→ **GOAL**:
In the material below, the lines containing the word "piece" are required; copy each of them.

→ **WORKING DATA**:
- - -
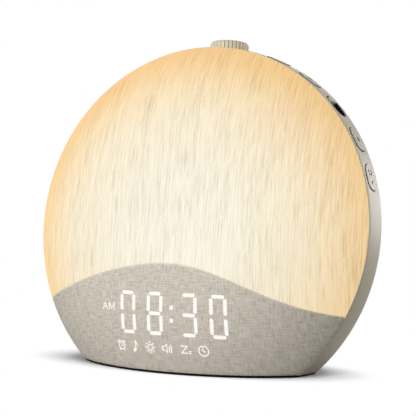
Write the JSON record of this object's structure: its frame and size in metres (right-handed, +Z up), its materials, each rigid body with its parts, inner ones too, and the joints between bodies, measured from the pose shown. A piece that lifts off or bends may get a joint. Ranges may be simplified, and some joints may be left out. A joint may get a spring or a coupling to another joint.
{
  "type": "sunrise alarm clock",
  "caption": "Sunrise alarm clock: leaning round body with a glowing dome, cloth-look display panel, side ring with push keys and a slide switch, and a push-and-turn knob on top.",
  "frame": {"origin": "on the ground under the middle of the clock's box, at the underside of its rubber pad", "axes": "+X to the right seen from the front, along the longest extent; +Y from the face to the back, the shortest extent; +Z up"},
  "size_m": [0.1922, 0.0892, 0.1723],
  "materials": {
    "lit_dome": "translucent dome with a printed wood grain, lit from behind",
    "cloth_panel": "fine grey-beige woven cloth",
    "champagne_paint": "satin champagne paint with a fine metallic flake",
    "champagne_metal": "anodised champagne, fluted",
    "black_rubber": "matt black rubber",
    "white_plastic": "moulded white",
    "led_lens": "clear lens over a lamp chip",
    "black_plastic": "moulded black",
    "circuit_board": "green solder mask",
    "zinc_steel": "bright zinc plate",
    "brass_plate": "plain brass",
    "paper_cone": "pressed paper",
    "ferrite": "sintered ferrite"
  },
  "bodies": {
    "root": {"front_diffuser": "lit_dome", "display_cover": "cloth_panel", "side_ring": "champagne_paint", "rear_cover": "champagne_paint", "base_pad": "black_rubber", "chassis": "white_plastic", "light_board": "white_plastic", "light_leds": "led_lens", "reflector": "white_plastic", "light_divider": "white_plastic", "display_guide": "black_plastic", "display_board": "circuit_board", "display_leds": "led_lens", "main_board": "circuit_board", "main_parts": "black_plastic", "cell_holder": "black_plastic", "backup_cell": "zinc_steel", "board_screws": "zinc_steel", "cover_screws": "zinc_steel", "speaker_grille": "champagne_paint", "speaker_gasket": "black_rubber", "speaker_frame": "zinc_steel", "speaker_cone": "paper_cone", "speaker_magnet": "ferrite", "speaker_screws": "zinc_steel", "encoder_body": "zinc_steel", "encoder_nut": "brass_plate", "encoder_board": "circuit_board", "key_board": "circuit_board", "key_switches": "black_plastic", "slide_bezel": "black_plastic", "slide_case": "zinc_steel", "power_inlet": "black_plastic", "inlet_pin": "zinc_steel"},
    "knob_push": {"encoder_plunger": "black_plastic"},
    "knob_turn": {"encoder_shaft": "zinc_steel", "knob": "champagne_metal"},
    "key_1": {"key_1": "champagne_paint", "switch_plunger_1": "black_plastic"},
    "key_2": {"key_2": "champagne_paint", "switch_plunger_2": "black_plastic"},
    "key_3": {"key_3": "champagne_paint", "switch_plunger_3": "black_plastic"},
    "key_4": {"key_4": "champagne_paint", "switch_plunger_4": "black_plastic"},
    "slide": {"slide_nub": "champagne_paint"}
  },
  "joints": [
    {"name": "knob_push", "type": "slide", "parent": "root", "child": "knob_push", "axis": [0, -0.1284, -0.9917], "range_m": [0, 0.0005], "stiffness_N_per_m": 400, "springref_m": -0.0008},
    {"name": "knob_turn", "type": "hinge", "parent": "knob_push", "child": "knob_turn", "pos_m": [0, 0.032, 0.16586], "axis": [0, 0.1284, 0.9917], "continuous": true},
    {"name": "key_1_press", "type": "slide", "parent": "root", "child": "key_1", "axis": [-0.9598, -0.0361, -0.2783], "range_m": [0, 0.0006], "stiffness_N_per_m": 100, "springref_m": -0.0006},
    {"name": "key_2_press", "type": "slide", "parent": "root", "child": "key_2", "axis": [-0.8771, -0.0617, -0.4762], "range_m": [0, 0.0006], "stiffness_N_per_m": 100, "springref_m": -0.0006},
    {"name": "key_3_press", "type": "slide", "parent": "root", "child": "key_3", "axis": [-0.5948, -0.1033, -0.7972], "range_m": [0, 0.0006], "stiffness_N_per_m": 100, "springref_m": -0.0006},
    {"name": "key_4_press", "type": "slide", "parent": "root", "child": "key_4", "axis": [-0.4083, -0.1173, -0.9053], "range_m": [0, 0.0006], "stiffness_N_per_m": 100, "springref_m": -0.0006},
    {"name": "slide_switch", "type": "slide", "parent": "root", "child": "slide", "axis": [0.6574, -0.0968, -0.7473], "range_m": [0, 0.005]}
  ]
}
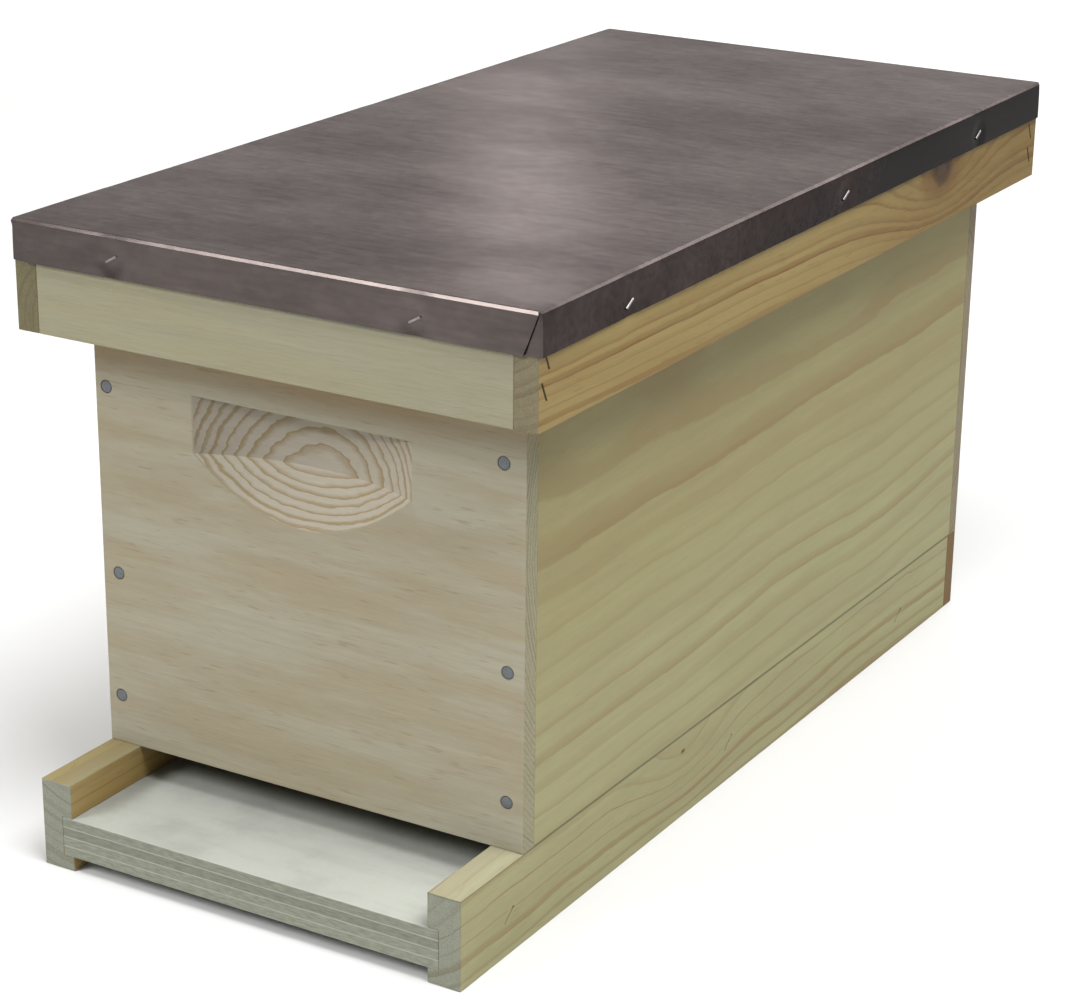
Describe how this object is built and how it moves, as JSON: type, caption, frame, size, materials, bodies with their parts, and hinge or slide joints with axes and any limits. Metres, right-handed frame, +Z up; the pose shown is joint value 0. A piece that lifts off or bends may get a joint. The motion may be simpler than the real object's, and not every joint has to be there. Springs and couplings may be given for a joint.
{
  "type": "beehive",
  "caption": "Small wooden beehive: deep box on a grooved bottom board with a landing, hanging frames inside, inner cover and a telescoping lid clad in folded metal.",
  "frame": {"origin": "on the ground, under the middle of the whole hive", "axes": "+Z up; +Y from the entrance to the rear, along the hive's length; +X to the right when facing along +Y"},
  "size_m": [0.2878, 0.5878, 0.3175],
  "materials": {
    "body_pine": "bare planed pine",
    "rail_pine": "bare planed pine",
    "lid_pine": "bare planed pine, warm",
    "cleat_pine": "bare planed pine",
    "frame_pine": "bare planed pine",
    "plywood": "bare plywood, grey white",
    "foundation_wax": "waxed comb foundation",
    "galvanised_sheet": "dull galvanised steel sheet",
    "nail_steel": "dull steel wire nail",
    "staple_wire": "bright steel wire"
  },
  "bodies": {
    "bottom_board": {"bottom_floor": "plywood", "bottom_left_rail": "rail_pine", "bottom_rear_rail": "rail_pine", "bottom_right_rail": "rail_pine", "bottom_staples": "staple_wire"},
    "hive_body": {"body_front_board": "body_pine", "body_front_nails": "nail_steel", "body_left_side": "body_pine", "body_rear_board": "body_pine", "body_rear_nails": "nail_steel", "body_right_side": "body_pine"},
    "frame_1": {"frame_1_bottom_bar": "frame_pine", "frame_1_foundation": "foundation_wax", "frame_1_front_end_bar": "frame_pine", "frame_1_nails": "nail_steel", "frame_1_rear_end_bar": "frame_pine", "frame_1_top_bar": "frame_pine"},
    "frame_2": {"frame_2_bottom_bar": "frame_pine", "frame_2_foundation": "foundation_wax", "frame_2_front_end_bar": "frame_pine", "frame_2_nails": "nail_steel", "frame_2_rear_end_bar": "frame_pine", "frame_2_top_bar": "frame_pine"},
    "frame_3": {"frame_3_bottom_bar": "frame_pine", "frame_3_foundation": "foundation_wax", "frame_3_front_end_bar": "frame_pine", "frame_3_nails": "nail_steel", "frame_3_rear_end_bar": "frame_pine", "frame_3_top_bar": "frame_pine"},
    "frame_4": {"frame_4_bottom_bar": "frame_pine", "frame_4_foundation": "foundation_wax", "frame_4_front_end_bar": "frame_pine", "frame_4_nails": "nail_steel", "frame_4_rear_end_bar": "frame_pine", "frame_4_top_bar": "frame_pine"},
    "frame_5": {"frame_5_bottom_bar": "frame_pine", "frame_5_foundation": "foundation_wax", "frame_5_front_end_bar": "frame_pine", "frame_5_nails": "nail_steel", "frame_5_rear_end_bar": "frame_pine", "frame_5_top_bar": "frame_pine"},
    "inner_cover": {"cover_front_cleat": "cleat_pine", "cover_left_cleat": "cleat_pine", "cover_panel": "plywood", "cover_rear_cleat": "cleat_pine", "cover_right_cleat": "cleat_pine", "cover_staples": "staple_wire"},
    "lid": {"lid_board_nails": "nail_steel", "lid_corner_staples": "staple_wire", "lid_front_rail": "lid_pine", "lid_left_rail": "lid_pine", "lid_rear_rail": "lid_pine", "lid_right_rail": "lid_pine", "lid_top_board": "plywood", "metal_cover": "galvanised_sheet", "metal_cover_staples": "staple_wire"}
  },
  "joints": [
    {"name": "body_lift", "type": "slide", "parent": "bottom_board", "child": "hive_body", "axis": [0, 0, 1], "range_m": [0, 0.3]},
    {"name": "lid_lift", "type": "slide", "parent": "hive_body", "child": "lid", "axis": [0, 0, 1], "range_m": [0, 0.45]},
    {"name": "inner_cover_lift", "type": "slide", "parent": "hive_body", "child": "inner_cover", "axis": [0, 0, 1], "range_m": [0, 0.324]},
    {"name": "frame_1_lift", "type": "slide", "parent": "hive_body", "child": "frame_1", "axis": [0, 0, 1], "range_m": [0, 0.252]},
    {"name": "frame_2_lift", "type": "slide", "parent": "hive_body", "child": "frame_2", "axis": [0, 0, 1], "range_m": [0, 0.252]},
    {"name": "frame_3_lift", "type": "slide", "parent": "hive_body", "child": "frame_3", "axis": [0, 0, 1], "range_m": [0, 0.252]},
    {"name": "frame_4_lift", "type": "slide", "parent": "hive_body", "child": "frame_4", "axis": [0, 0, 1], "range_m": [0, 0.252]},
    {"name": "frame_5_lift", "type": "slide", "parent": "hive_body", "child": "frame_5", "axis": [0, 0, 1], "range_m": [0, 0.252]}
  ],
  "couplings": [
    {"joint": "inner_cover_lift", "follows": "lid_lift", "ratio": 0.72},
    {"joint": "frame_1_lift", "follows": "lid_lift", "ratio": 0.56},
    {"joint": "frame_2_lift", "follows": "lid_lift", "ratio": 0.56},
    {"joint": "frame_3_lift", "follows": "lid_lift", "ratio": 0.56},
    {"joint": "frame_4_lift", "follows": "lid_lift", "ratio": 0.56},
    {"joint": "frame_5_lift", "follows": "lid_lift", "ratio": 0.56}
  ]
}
- - -
→ **SOLVED PROBLEM**:
Write the JSON record of this object's structure: its frame and size in metres (right-handed, +Z up), its materials, each rigid body with its parts, inner ones too, and the joints between bodies, measured from the pose shown. A piece that lifts off or bends may get a joint. Ranges may be simplified, and some joints may be left out. A joint may get a spring or a coupling to another joint.
Describe how this object is built and how it moves, as JSON: type, caption, frame, size, materials, bodies with their parts, and hinge or slide joints with axes and any limits. Metres, right-handed frame, +Z up; the pose shown is joint value 0. A piece that lifts off or bends may get a joint. The motion may be simpler than the real object's, and not every joint has to be there. Springs and couplings may be given for a joint.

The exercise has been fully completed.